親を見りゃ ボクの将来 知れたもの
「親ガチャ・ガチャガチャ」(マツミナ 2021.10.26)を読んで「親を見りゃ ボクの将来 知れたもの」という中学生が詠んだ川柳を思い出しました。
昭和46年か47年頃のことです。それまで右肩上がりで続いていた高度経済成長に翳りが出始めていたとはいえ、45年に開催された大阪の万国博覧会の盛況ぶりや毎年ベースアップが続く公務員の給料表を見る限り、やがてやって来る低成長時代を想像するには至りませんでした。日本経済が右肩下がりになっていくことを実感したのは昭和48年のオイルショック以降のことです。

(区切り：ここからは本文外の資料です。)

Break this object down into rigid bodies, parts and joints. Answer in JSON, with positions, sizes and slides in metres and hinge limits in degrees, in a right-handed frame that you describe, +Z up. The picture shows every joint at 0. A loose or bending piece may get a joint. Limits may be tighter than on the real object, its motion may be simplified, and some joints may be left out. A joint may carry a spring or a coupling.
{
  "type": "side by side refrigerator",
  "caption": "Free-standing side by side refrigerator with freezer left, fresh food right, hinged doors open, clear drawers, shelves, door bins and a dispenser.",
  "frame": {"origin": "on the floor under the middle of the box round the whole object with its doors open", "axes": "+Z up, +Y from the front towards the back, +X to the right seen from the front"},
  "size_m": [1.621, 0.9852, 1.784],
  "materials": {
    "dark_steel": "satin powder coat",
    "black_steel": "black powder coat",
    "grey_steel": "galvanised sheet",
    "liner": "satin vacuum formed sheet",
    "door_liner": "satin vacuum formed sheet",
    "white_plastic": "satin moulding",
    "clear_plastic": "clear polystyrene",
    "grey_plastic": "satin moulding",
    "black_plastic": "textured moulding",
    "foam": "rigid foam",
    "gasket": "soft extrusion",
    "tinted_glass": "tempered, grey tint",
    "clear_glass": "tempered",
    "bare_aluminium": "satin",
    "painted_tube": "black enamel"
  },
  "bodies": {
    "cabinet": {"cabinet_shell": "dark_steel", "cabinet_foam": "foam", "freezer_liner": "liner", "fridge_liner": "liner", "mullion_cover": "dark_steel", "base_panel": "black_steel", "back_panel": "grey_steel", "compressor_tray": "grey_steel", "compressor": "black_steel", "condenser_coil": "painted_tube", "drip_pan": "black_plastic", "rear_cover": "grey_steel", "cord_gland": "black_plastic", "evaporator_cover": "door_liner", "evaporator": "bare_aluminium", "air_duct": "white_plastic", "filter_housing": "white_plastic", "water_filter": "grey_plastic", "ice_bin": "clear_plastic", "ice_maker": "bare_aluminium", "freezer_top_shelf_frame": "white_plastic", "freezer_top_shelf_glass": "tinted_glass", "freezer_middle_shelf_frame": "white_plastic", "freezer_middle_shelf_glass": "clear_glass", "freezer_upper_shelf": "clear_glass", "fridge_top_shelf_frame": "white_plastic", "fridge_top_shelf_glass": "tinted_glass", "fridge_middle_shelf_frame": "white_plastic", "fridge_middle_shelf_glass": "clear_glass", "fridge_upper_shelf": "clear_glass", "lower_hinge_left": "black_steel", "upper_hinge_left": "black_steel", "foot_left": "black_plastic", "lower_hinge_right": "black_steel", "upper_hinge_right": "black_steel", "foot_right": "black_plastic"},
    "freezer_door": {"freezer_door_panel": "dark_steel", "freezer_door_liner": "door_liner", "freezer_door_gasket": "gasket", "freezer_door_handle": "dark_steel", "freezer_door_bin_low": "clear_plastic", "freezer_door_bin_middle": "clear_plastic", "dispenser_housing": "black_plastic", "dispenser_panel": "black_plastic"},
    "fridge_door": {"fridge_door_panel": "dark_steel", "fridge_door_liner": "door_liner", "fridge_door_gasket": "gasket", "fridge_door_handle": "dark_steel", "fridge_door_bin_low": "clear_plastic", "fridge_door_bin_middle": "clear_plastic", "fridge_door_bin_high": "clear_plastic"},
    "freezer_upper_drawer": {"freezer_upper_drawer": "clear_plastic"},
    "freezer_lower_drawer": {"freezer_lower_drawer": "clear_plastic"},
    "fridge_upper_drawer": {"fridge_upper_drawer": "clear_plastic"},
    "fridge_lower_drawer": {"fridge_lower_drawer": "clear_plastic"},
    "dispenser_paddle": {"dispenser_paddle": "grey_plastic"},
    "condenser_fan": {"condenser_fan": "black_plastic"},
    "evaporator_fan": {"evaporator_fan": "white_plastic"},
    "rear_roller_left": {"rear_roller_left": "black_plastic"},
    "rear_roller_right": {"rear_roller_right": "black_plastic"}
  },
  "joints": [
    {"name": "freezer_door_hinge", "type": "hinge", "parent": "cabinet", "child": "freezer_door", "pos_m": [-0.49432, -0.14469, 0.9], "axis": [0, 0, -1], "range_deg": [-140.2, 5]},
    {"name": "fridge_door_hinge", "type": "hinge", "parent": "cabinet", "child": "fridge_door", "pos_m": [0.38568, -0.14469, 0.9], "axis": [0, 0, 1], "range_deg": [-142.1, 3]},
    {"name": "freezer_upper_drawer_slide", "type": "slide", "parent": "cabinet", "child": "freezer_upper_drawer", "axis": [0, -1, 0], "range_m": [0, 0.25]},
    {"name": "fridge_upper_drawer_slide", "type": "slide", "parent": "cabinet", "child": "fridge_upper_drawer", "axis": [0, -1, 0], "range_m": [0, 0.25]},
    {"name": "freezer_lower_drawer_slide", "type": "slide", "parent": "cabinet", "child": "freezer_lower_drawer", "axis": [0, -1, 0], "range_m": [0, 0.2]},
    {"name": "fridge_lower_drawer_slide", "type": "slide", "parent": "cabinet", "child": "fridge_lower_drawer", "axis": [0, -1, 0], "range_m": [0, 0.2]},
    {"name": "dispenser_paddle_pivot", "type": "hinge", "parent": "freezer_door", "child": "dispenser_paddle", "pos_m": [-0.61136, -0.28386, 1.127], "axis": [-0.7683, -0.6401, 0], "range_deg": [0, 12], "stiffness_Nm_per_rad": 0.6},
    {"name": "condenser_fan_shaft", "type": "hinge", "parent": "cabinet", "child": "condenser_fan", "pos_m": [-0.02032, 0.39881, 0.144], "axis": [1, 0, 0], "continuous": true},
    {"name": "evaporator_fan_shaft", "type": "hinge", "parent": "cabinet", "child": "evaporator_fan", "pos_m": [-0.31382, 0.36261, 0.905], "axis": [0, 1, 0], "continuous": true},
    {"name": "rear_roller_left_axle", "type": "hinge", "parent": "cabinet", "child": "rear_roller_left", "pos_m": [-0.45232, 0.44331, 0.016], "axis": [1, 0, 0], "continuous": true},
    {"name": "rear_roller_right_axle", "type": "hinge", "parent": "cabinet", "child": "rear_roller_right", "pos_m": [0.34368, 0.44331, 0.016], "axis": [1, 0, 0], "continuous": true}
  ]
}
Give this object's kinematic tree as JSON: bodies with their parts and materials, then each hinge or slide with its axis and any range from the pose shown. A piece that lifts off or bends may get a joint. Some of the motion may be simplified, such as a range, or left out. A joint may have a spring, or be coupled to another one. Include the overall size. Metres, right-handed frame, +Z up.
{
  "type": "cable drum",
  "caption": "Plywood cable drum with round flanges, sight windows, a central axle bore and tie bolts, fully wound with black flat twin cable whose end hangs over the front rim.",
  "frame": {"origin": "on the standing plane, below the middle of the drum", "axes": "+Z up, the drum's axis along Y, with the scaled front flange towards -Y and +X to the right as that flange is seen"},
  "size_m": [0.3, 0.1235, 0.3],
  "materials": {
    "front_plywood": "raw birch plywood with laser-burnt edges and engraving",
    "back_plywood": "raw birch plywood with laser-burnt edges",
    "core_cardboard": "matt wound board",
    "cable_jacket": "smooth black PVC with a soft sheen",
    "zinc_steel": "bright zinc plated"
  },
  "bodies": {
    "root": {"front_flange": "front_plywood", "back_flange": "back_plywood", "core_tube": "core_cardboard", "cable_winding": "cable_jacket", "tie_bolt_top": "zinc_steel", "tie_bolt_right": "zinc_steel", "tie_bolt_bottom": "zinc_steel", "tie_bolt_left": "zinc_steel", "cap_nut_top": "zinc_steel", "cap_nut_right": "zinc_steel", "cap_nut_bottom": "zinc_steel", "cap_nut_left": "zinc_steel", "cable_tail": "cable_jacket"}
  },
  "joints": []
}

そんな時代に育った中学生が作った川柳です。「もっと勉強していい成績を取らないといい学校に行けないよ」と叱咤する親に対して、「うるさいなあ、所詮オイラはあなたの子どもだよ、頭の悪いのは親譲りだ」とでも言いたかったのでしょう。子どもの呟きからは親を恨むというよりは、むしろユーモアが感じられます。
この頃はまだ「勉強して、いい学校に行く」ことは多くの子ども達に共通した希望であり、我が子に対する親の期待でもありました。また、子どもも「親を見りゃボクの将来知れたもの」などと悪態をつきながらも、期待に応えようとがんばった時代だったように思います。

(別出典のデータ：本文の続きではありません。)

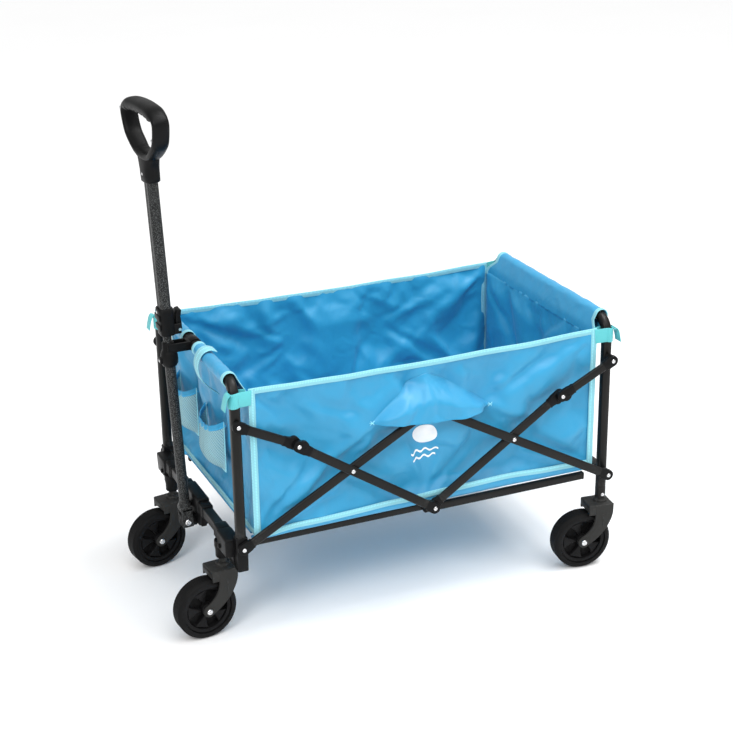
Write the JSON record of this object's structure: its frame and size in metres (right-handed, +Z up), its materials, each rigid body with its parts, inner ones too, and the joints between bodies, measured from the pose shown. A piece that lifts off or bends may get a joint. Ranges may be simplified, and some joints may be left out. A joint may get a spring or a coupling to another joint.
{
  "type": "folding beach cart",
  "caption": "Folding pull cart: scissor steel frame, open fabric bag, swivel casters and a telescopic handle hinged at the front.",
  "frame": {"origin": "on the ground, under the middle of the cart's bounding box", "axes": "-X towards the pull handle, -Y the cart's left side, +Z up"},
  "size_m": [0.9472, 0.536, 1.044],
  "materials": {
    "frame_paint": "satin",
    "hammered_paint": "satin",
    "black_plastic": "satin",
    "fork_plastic": "satin",
    "tread_rubber": "matte",
    "bright_zinc": "polished",
    "blue_cloth": "satin",
    "aqua_mesh": "matte"
  },
  "bodies": {
    "front_frame": {"front_hoop": "frame_paint", "front_crossbar": "frame_paint", "corner_bracket_left": "black_plastic", "corner_bracket_right": "black_plastic", "handle_bracket": "black_plastic", "handle_clip": "black_plastic", "bag_front_panel": "blue_cloth", "bag_left_panel": "blue_cloth", "bag_right_panel": "blue_cloth", "bag_floor_centre": "blue_cloth", "pocket_left": "aqua_mesh", "pocket_right": "aqua_mesh"},
    "rear_frame": {"rear_hoop": "frame_paint", "rear_crossbar": "frame_paint", "rear_socket_left": "black_plastic", "rear_socket_right": "black_plastic", "bag_rear_panel": "blue_cloth"},
    "handle_foot": {"handle_yoke": "hammered_paint", "handle_bolt": "bright_zinc", "handle_lower_tube": "hammered_paint", "ball_collar": "black_plastic", "handle_inner_tube": "hammered_paint"},
    "handle_slider": {"handle_clamp": "black_plastic", "handle_upper_tube": "hammered_paint", "grip": "black_plastic"},
    "clamp_lever": {"clamp_lever": "black_plastic"},
    "floor_front": {"floor_rail_front_left": "frame_paint", "floor_rail_front_right": "frame_paint", "floor_panel_front": "blue_cloth"},
    "long_bar_front_left": {"long_bar_front_left": "frame_paint"},
    "cross_bar_front_left": {"cross_bar_front_left": "frame_paint"},
    "short_link_front_left": {"short_link_front_left": "frame_paint"},
    "caster_front_left": {"fork_front_left": "fork_plastic", "axle_front_left": "bright_zinc"},
    "wheel_front_left": {"wheel_centre_front_left": "black_plastic", "tread_front_left": "tread_rubber"},
    "long_bar_front_right": {"long_bar_front_right": "frame_paint"},
    "cross_bar_front_right": {"cross_bar_front_right": "frame_paint"},
    "short_link_front_right": {"short_link_front_right": "frame_paint"},
    "caster_front_right": {"fork_front_right": "fork_plastic", "axle_front_right": "bright_zinc"},
    "wheel_front_right": {"wheel_centre_front_right": "black_plastic", "tread_front_right": "tread_rubber"},
    "floor_rear": {"floor_rail_rear_left": "frame_paint", "floor_rail_rear_right": "frame_paint", "floor_panel_rear": "blue_cloth"},
    "long_bar_rear_left": {"long_bar_rear_left": "frame_paint"},
    "cross_bar_rear_left": {"cross_bar_rear_left": "frame_paint"},
    "short_link_rear_left": {"short_link_rear_left": "frame_paint"},
    "caster_rear_left": {"fork_rear_left": "fork_plastic", "axle_rear_left": "bright_zinc"},
    "wheel_rear_left": {"wheel_centre_rear_left": "black_plastic", "tread_rear_left": "tread_rubber"},
    "long_bar_rear_right": {"long_bar_rear_right": "frame_paint"},
    "cross_bar_rear_right": {"cross_bar_rear_right": "frame_paint"},
    "short_link_rear_right": {"short_link_rear_right": "frame_paint"},
    "caster_rear_right": {"fork_rear_right": "fork_plastic", "axle_rear_right": "bright_zinc"},
    "wheel_rear_right": {"wheel_centre_rear_right": "black_plastic", "tread_rear_right": "tread_rubber"}
  },
  "joints": [
    {"name": "fold", "type": "hinge", "parent": "front_frame", "child": "long_bar_front_left", "pos_m": [-0.35045, -0.25125, 0.215], "axis": [0, -1, 0], "range_deg": [0, 48], "deforming": ["bag_left_panel", "bag_right_panel", "bag_floor_centre"]},
    {"name": "centre_top_left_hinge", "type": "hinge", "parent": "long_bar_front_left", "child": "long_bar_rear_left", "pos_m": [0.04955, -0.26105, 0.437], "axis": [0, -1, 0], "range_deg": [-96, 0]},
    {"name": "front_crossing_left_hinge", "type": "hinge", "parent": "long_bar_front_left", "child": "cross_bar_front_left", "pos_m": [-0.12605, -0.26105, 0.3395], "axis": [0, -1, 0], "range_deg": [-92.06, 0]},
    {"name": "rear_crossing_left_hinge", "type": "hinge", "parent": "long_bar_rear_left", "child": "cross_bar_rear_left", "pos_m": [0.22515, -0.25125, 0.3395], "axis": [0, -1, 0], "range_deg": [0, 92.06]},
    {"name": "short_link_front_left_hinge", "type": "hinge", "parent": "front_frame", "child": "short_link_front_left", "pos_m": [-0.35045, -0.25125, 0.47], "axis": [0, -1, 0], "range_deg": [0, 103.1]},
    {"name": "rear_frame_hinge", "type": "hinge", "parent": "long_bar_rear_left", "child": "rear_frame", "pos_m": [0.44955, -0.26105, 0.215], "axis": [0, -1, 0], "range_deg": [0, 48]},
    {"name": "short_link_rear_left_hinge", "type": "hinge", "parent": "rear_frame", "child": "short_link_rear_left", "pos_m": [0.44955, -0.26105, 0.47], "axis": [0, -1, 0], "range_deg": [-103.1, 0]},
    {"name": "front_long_bar_right_hinge", "type": "hinge", "parent": "front_frame", "child": "long_bar_front_right", "pos_m": [-0.35045, 0.25125, 0.215], "axis": [0, -1, 0], "range_deg": [0, 48]},
    {"name": "centre_top_right_hinge", "type": "hinge", "parent": "long_bar_front_right", "child": "long_bar_rear_right", "pos_m": [0.04955, 0.26105, 0.437], "axis": [0, -1, 0], "range_deg": [-96, 0]},
    {"name": "front_crossing_right_hinge", "type": "hinge", "parent": "long_bar_front_right", "child": "cross_bar_front_right", "pos_m": [-0.12605, 0.26105, 0.3395], "axis": [0, -1, 0], "range_deg": [-92.06, 0]},
    {"name": "rear_crossing_right_hinge", "type": "hinge", "parent": "long_bar_rear_right", "child": "cross_bar_rear_right", "pos_m": [0.22515, 0.25125, 0.3395], "axis": [0, -1, 0], "range_deg": [0, 92.06]},
    {"name": "short_link_front_right_hinge", "type": "hinge", "parent": "front_frame", "child": "short_link_front_right", "pos_m": [-0.35045, 0.25125, 0.47], "axis": [0, -1, 0], "range_deg": [0, 103.1]},
    {"name": "short_link_rear_right_hinge", "type": "hinge", "parent": "rear_frame", "child": "short_link_rear_right", "pos_m": [0.44955, 0.26105, 0.47], "axis": [0, -1, 0], "range_deg": [-103.1, 0]},
    {"name": "floor_front_hinge", "type": "hinge", "parent": "front_frame", "child": "floor_front", "pos_m": [-0.30445, 0, 0.2075], "axis": [0, -1, 0], "range_deg": [0, 81.6]},
    {"name": "floor_rear_hinge", "type": "hinge", "parent": "rear_frame", "child": "floor_rear", "pos_m": [0.40355, 0, 0.2075], "axis": [0, -1, 0], "range_deg": [-81.6, 0]},
    {"name": "swivel_front_left", "type": "hinge", "parent": "front_frame", "child": "caster_front_left", "pos_m": [-0.36645, -0.165, 0.15], "axis": [0, 0, 1], "continuous": true},
    {"name": "wheel_spin_front_left", "type": "hinge", "parent": "caster_front_left", "child": "wheel_front_left", "pos_m": [-0.40984, -0.16925, 0.0628], "axis": [-0.0976, 0.9952, 0], "continuous": true},
    {"name": "swivel_front_right", "type": "hinge", "parent": "front_frame", "child": "caster_front_right", "pos_m": [-0.36645, 0.165, 0.15], "axis": [0, 0, 1], "continuous": true},
    {"name": "wheel_spin_front_right", "type": "hinge", "parent": "caster_front_right", "child": "wheel_front_right", "pos_m": [-0.4094, 0.1575, 0.0628], "axis": [-0.1719, 0.9851, 0], "continuous": true},
    {"name": "swivel_rear_left", "type": "hinge", "parent": "rear_frame", "child": "caster_rear_left", "pos_m": [0.44955, -0.236, 0.15], "axis": [0, 0, 1], "continuous": true},
    {"name": "wheel_spin_rear_left", "type": "hinge", "parent": "caster_rear_left", "child": "wheel_rear_left", "pos_m": [0.4063, -0.23046, 0.0628], "axis": [0.1271, 0.9919, 0], "continuous": true},
    {"name": "swivel_rear_right", "type": "hinge", "parent": "rear_frame", "child": "caster_rear_right", "pos_m": [0.44955, 0.236, 0.15], "axis": [0, 0, 1], "continuous": true},
    {"name": "wheel_spin_rear_right", "type": "hinge", "parent": "caster_rear_right", "child": "wheel_rear_right", "pos_m": [0.40612, 0.2322, 0.0628], "axis": [-0.0872, 0.9962, 0], "continuous": true},
    {"name": "handle_hinge", "type": "hinge", "parent": "front_frame", "child": "handle_foot", "pos_m": [-0.38745, 0, 0.172], "axis": [0, -1, 0], "range_deg": [0, 95.8]},
    {"name": "handle_slide", "type": "slide", "parent": "handle_foot", "child": "handle_slider", "axis": [-0.0391, 0, 0.9992], "range_m": [0, 0.2]},
    {"name": "clamp_lever_hinge", "type": "hinge", "parent": "handle_slider", "child": "clamp_lever", "pos_m": [-0.38081, 0, 0.59058], "axis": [0, 1, 0], "range_deg": [0, 60]}
  ],
  "couplings": [
    {"joint": "centre_top_left_hinge", "follows": "fold", "ratio": -2},
    {"joint": "front_crossing_left_hinge", "follows": "fold", "ratio": -1.918},
    {"joint": "rear_crossing_left_hinge", "follows": "fold", "ratio": 1.918},
    {"joint": "short_link_front_left_hinge", "follows": "fold", "ratio": 2.148},
    {"joint": "rear_frame_hinge", "follows": "fold", "ratio": 1},
    {"joint": "short_link_rear_left_hinge", "follows": "fold", "ratio": -2.148},
    {"joint": "front_long_bar_right_hinge", "follows": "fold", "ratio": 1},
    {"joint": "centre_top_right_hinge", "follows": "fold", "ratio": -2},
    {"joint": "front_crossing_right_hinge", "follows": "fold", "ratio": -1.918},
    {"joint": "rear_crossing_right_hinge", "follows": "fold", "ratio": 1.918},
    {"joint": "short_link_front_right_hinge", "follows": "fold", "ratio": 2.148},
    {"joint": "short_link_rear_right_hinge", "follows": "fold", "ratio": -2.148},
    {"joint": "floor_front_hinge", "follows": "fold", "ratio": 1.7},
    {"joint": "floor_rear_hinge", "follows": "fold", "ratio": -1.7}
  ]
}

近年、各種の調査から、子どもの学力と家庭の経済力が関連しているということが明らかになってきています。最近の東大生は約60%が世帯年収950万円以上だそうです。小さい頃から教育にお金を費やすことができる家庭の子とそうでない子との間に教育格差が生まれ、大学進学や就業に関しても影響を及ぼし、社会的な階層の固定化が進んでいるという指摘もあります。それでも不満が顕在化しないのは「人生への期待水準が下がり、その落差が狭まったため不満が減って」(土井教授)、「期待」より「諦め」の方が大きくなったということなのでしょうか。

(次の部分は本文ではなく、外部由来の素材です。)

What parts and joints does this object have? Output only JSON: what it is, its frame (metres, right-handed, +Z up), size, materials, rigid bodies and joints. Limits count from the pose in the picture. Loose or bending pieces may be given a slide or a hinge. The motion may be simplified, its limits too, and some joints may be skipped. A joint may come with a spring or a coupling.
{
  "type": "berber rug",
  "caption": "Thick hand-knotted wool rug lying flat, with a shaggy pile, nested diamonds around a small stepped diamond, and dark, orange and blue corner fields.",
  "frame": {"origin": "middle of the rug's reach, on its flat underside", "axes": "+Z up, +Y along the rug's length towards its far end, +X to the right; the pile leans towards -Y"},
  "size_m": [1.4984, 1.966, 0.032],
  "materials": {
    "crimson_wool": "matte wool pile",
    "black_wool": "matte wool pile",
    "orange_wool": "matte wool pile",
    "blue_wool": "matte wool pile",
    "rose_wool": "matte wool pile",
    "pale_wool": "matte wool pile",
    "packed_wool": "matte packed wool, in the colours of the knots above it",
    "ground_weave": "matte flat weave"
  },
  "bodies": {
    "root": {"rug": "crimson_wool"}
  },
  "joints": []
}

息子たちが小さかった頃、近所のスーパーマーケットの店先に「ガチャ」が何台も置かれていて、買い物に行く度にねだられました。お目当ての中身が入っていないと「おねがい、もう一回」とせがまれ、「しょうがないなあ」と何度も甘い顔をしたことを覚えています。目当ての賞品を手に入れるために何度も投資を繰り返す子どもの「ガチャ」と違って、「親ガチャ」はやり直すことができません。
イギリスには裕福な家庭に生まれた子どもを指して「銀の匙をくわえて生まれてきた」ということわざがあります。韓国では生まれながらの境遇を「金の匙、木の匙、土の匙」と表現すると聞きました。日本も既に似たような状況になりつつあります。「親ガチャ」なんて誰が言い出したのでしょうか。本当に嫌な言葉です。